> PROBLEM REQUIREMENTS:
Check each line of the records below for the word "materials" and copy those where it appears.

— START OF EXTRACTED INFORMATION —

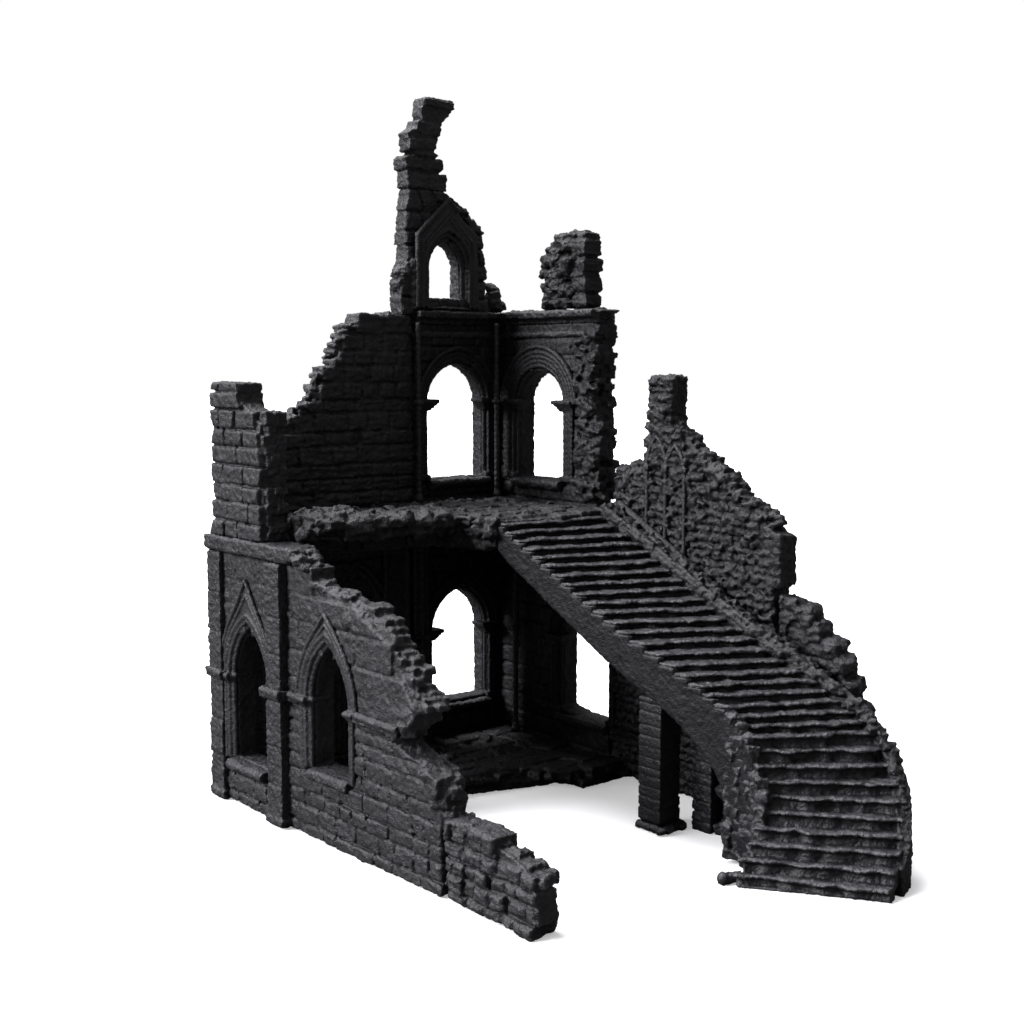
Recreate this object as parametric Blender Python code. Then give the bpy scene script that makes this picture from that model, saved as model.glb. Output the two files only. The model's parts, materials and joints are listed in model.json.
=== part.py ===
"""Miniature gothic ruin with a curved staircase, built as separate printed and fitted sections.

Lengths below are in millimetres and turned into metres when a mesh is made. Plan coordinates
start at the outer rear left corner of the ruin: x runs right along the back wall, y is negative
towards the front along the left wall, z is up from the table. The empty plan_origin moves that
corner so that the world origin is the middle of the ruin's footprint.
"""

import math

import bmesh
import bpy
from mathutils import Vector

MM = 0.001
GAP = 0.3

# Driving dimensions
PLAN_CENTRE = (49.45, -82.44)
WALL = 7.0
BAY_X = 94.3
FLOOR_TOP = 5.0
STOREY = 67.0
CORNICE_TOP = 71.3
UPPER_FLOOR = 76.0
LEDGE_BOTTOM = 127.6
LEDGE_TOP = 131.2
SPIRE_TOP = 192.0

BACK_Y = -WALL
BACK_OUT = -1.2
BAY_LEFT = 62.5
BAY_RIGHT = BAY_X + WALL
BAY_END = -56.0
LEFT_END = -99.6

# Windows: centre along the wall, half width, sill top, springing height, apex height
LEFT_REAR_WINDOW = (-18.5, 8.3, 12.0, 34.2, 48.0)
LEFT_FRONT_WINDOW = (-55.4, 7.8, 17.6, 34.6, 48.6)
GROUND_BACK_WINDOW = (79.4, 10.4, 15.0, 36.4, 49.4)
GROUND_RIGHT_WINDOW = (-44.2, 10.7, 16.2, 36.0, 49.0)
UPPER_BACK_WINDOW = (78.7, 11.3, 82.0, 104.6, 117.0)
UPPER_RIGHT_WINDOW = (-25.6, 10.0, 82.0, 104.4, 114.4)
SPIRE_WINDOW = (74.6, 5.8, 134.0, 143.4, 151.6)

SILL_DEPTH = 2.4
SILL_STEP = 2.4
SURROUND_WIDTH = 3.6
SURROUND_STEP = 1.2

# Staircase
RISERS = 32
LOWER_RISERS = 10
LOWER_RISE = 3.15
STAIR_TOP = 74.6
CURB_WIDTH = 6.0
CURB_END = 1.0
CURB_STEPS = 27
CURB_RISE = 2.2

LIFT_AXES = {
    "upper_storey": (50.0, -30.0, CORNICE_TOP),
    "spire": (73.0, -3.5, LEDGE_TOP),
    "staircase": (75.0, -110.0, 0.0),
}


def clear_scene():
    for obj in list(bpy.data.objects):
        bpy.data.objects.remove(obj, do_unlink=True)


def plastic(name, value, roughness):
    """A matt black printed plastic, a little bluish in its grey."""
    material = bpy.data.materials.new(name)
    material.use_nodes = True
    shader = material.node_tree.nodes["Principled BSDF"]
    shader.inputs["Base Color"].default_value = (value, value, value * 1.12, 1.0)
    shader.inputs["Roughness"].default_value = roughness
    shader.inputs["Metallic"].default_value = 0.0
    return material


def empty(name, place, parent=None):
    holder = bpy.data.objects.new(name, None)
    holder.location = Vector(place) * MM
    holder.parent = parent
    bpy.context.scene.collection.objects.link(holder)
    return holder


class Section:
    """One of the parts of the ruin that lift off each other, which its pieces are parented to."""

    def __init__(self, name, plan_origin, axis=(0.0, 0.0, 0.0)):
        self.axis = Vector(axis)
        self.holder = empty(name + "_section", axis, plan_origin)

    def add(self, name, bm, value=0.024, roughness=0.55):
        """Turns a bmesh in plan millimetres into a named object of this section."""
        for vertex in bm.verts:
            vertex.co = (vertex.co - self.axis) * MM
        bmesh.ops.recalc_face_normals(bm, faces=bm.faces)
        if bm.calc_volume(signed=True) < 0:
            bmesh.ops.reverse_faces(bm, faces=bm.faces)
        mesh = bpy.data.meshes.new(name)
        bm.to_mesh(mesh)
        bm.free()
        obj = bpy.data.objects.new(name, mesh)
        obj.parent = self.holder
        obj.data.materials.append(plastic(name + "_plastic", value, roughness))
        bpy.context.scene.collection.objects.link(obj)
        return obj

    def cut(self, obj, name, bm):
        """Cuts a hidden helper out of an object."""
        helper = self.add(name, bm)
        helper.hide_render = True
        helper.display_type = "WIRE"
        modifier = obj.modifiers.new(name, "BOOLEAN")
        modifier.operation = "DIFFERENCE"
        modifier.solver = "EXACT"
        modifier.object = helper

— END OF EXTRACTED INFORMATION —
— START OF EXTRACTED INFORMATION —

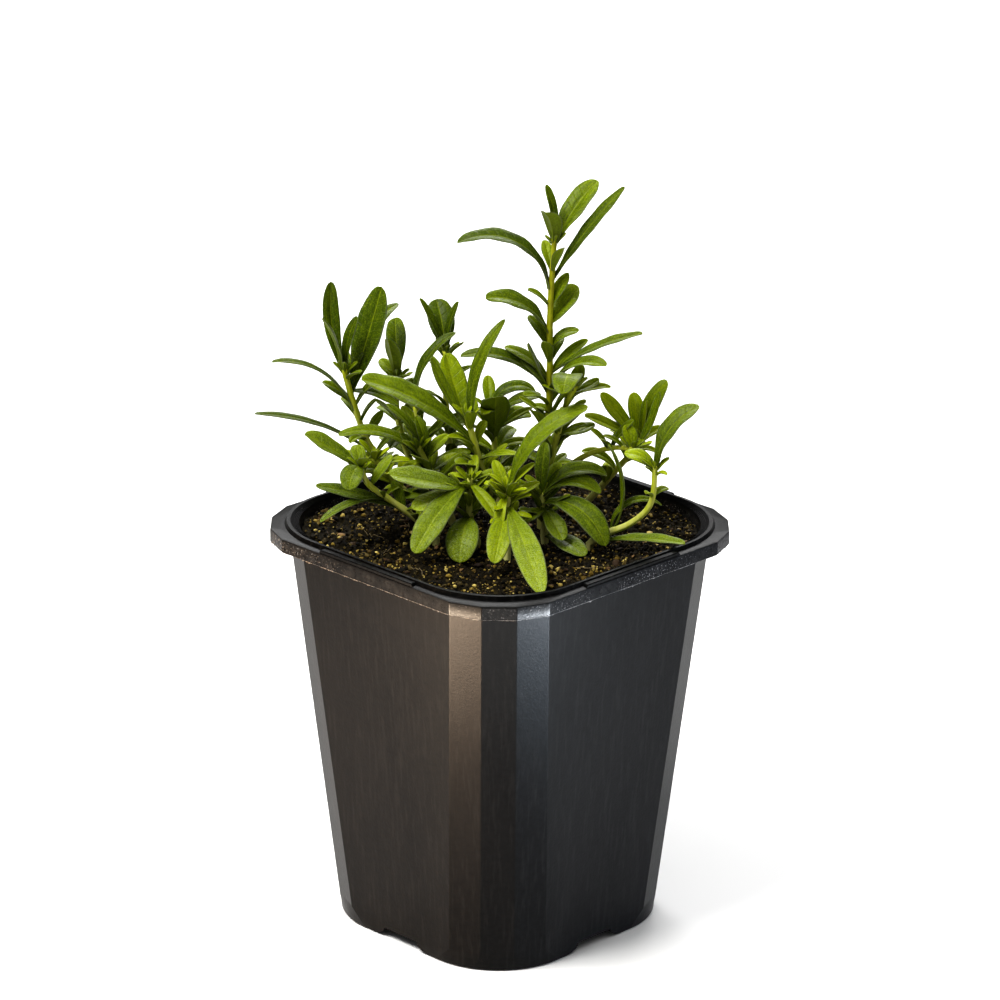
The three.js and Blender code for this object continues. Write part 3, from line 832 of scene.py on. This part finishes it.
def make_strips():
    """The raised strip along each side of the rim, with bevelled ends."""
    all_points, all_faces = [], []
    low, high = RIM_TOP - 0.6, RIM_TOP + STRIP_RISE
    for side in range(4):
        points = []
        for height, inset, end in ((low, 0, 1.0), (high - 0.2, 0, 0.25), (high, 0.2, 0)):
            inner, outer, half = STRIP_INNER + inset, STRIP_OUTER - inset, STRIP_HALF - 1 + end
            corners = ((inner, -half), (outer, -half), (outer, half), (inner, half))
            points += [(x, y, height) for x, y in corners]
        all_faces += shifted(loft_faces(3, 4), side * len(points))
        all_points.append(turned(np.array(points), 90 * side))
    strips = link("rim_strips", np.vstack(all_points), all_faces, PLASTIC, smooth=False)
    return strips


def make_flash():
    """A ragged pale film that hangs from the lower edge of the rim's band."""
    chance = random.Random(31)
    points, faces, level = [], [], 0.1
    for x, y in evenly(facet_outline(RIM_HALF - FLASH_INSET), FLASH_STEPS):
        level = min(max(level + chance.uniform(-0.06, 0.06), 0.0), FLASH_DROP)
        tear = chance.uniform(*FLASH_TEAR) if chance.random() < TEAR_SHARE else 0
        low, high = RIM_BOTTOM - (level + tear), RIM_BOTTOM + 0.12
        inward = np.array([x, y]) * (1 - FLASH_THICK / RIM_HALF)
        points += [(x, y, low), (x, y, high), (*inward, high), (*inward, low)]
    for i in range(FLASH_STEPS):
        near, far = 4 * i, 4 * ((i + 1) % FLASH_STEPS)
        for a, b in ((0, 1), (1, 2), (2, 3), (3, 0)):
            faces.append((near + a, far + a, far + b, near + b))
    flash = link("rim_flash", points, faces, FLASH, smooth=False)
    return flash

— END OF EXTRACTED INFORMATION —

> ANSWER TO THIS TASK:
Recreate this object as parametric Blender Python code. Then give the bpy scene script that makes this picture from that model, saved as model.glb. Output the two files only. The model's parts, materials and joints are listed in model.json.
    material = bpy.data.materials.new(name)
        obj.data.materials.append(plastic(name + "_plastic", value, roughness))